At the time I was introduced to munmuní I was working my first real teaching job at a residential high school in the California Sierra.  Without thinking of the inevitable consequences, I enthusiastically shared all my recently acquired herb lore with my students.  “Hey kids, this plant will give you wild dreams!  You can put some under your pillow, or make a tea of it, or smoke it…”  To their credit, the students who took an interest were thorough about it, cultivating a wild patch of the plant and gathering it in what seemed to me a good way.  When the first harvest was cured, I learned about it in a staff meeting called at the frantic insistence of a school employee concerned about the clouds of pungent smoke rolling out of the windows of the boy’s dorm.  It was a good exercise in improvisation for me, talking down a room full of puritan religious educators and explaining that this close relative of Artemisia absinthium, the Green Fairy absinthe herself, had no psychotropic effects to speak of, no, none whatsoever, perish the thought!  As it happened, I had another purpose beyond saving my own hide in convincing my colleagues of the weed’s innocuousness.  One of the boys had been working to kick a fierce Cannabis habit, and the cold turkey atmosphere of the school had been weighing on his ability to concentrate on anything else.  The munmuním sawi helped to reduce the cravings, and eventually to dispel them altogether.  Until that treatment ran its course, I cautioned my students to take this as a lesson in discretion and in the uproar that certain plants may cause among innocent grown-ups.

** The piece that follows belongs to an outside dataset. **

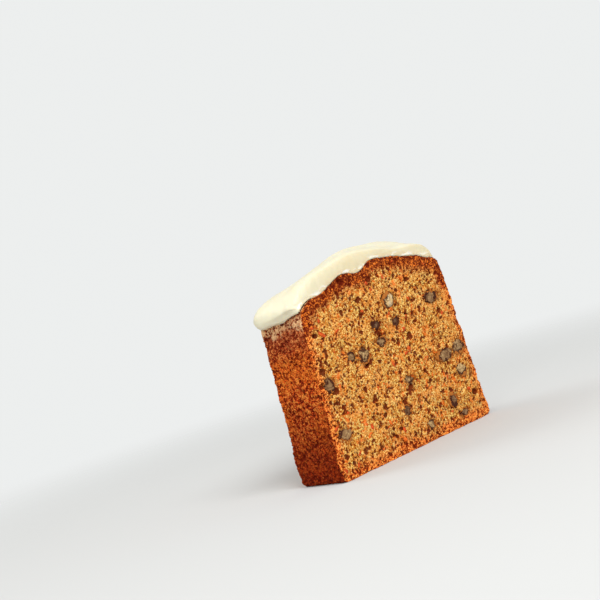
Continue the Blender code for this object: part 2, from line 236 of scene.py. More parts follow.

In my home in the Blue Ridge Mountains, the year’s final mugwort harvest approaches.  The leaves are strongest before the plant goes to flower, but there is a quality to the insect-bit, half-dried leavings at the end of the season that cannot be matched.  I maintain a wormwood, trading the stunting effect it has on the surrounding vegetation for its deterrence of Japanese beetles from that part of the garden.  My efforts to transplant munmuní to this side of the continent met with failure some years ago.  Likewise my attempts to grow sagebrush, though a farmer friend two hollows down had some success with it.  If she is able to maintain that population of A. tridentatum a little longer, it may prove a useful refuge for the species.  Soils and weathers are changing in the West, and the time of the rain-fresh fields of aromatic grey-green foliage may be drawing to a close.  Fire comes, and cheatgrass comes after.  About that there is much more to be said.


[1] “When the munmuním is full-grown, we will celebrate.”

[2] Sawim can refer to any herbaceous plant with abundant greens, and more often to the greens themselves.  The suffix –m or –im may be left on, sometimes to clarify a plural, or casually left off.  Handom munmuním sawim ukoidom kasi, ‘I am going to gather munmuní greens,’ is more likely to be spoken, “Munmuní handom ukoikas’.”  This should help make sense of the different forms I use in the text.